Darabos streicht Kriegsverbrecher aus Totenbuch

Kriegsverbrecher, wie den Vorarlberger Josef Vallaster, wolle er gleich selber aus den Gedenkbüchern der Kryta am Heldenplatz streichen, sagt Norbert Darabos. Er werde das Totenbuch nicht nur selbst zur Hand nehmen, sondern als erster Minister gleich eigenhändign Namen von NS-Kriegsverbrechen löschen, so der Verteidigungsminister. Der derzeitige Zustand ist laut Darabos unerträglich. Deswegen werden die Bücher sowohl dem Kriegsverbrecherarchiv als auch dem schwarzen Kreuz zur Kontrolle übergeben werden. Es soll auch ein Denkmal für Desserteure der Wehrmacht errichtet werden. Allerdings nicht am Wiener Heldenplatz, sagt Darabos. Sollte es eine Mehrheit für den Standort Heldenplatz geben, könne man aber durchaus darüber diskutieren, so der Verteidigungsminister.

Entscheidung für Berufsheer noch vor 2013

Die seit langem offene Frage über die Einführung eines Berufsheeres liegt derzeit auf Eis. Norbert Darabos spricht sich für eine Volksbefragung zum diesem Thema aus. Die ÖVP legt sich allerdings quer. 21 von 27 EU-Staaten haben mittlerweile ein Berufsheer eingeführt, für Darabos sei das nach wie vor auch ein Ziel für Österreich. Er wünscht sich eine Entscheidung noch vor der nächsten Nationalratswahl 2013.
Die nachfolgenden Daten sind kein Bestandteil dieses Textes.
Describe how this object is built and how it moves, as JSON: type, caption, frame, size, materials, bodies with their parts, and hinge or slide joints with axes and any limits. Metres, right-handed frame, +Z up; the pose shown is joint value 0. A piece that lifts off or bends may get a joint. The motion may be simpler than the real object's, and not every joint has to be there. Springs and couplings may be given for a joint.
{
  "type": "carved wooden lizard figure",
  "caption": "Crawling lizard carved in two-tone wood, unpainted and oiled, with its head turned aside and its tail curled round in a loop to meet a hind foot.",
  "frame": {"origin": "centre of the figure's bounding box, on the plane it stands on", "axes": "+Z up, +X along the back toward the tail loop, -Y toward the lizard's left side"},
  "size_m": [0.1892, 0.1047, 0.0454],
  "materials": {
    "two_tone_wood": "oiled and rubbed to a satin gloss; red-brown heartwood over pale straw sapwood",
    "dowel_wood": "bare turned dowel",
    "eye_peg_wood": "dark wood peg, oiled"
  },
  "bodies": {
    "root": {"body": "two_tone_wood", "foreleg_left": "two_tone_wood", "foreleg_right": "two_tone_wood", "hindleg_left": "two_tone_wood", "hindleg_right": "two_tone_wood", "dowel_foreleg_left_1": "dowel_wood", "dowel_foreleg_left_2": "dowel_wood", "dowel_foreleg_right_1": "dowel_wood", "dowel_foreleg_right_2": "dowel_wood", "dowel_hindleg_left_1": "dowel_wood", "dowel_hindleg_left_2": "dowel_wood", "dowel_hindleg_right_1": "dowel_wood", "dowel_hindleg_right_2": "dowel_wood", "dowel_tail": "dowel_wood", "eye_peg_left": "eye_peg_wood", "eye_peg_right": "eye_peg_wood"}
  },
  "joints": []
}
Kritik an Struktur des Bundesheeres

Unterdessen geht die Kritik an der derzeitigen Struktur des Bundesheers weiter. Der Rechnungshof kritisierte kürzlich, dass 2000 Personen dort keine sinnvolle Beschäftigung hätten und die Zahl der Offiziere nicht sinke sondern steige. Laut Rechnungshof seien im Jahr 2011 66 Millionen Euro für unnötiges Personal ausgegeben worden. Die Bundesheerreform 2010 sieht Darabos deswegen aber nicht als gescheitert an. Zwar räumt der Minister ein, dass sogenanntes Überstandspersonal keinen zugewiesenen Arbeitsplatz habe, allerdings sei dies nur eine Erscheinung des Überganges der Reform. Bis zum Jahr 2016 sollen laut Darabos beim Bundesheer 2000 Stellen, vor allem in der Verwaltung, abgebaut werden.
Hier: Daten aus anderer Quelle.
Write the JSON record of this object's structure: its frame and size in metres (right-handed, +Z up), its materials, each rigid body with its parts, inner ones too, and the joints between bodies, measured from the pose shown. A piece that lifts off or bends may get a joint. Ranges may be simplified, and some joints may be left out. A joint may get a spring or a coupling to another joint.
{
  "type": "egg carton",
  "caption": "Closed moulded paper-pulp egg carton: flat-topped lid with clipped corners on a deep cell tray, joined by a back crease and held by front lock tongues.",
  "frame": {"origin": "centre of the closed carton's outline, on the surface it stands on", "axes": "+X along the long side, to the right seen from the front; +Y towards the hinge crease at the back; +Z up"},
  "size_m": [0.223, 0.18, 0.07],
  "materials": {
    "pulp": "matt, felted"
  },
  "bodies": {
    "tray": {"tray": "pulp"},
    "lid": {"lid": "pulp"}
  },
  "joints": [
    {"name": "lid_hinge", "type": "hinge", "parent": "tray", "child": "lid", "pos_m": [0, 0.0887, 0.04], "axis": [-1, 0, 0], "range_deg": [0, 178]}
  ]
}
Cyberkriminalität statt Panzerkrieg

Eine Schärfung und Umgestaltung der Aufgaben sei jetzt oberstes Ziel der Reformen, sagt Darabos. "Der Panzerkrieg im Marchfeld ist passé. Wir sind angewiesen Cyberkriminalität besser bekämpfen zu können und Terrorismusbekämpfung ins Auge zu fassen," so der Verteidigungsminister. Bisher sei die Anzahl der Panzer um zwei Drittel reduziert worden und dafür Kleindrohnen zur Überwachung bei österreichischen In- und Auslandseinsätzen angeschafft worden, sagt Darabos.
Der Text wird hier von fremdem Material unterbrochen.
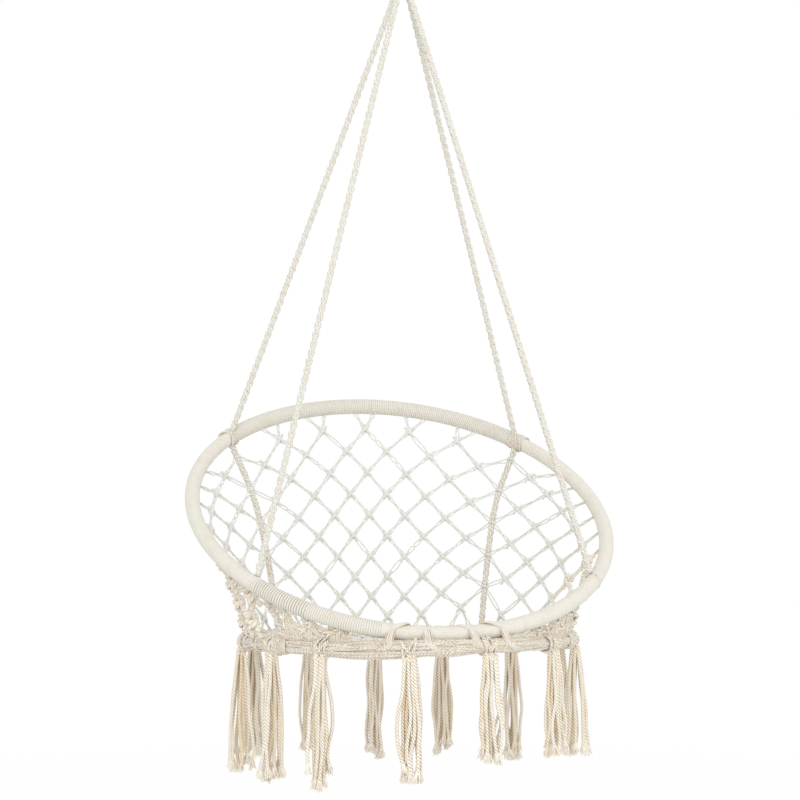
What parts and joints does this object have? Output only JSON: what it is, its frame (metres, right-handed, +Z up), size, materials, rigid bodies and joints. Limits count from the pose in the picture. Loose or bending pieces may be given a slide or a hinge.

Bundesheer unter Spardruck

Ohne die Rate zur Bezahlung der Eurofighter und den Bereich Sport, liegt das Budget des Bundesheeres heuer bei 1,8 Milliarden Euro. Während seiner Amtszeit seien 2,5 Milliarden Euro in Investitionen für das Bundesheer und 420 Millionen in Infrastrukturprojekte geflossen, sagt Darabos. Und auch jetzt ist das Bundesheer laut Darabos durchaus in der Lage Investitionen zu tätigen, denn im Vergleich zu einigen Nachbarstaaten verfüge das österreichische Verteidigungsministerium nach wie vor über ausreichende finanzielle Mittel.Von 2006 bis 2016 wurden und werden dem Heer knapp zwei Milliarden Euro an Budget gestrichen, mehr Geld als anderen Ministerien. Laut Darabos seien die Hauptaufgaben des Bundesheeres, nämlich der Katastrophenschutz und Auslandseinsätze, aber trotz dieser Einsparungen gewährleistet.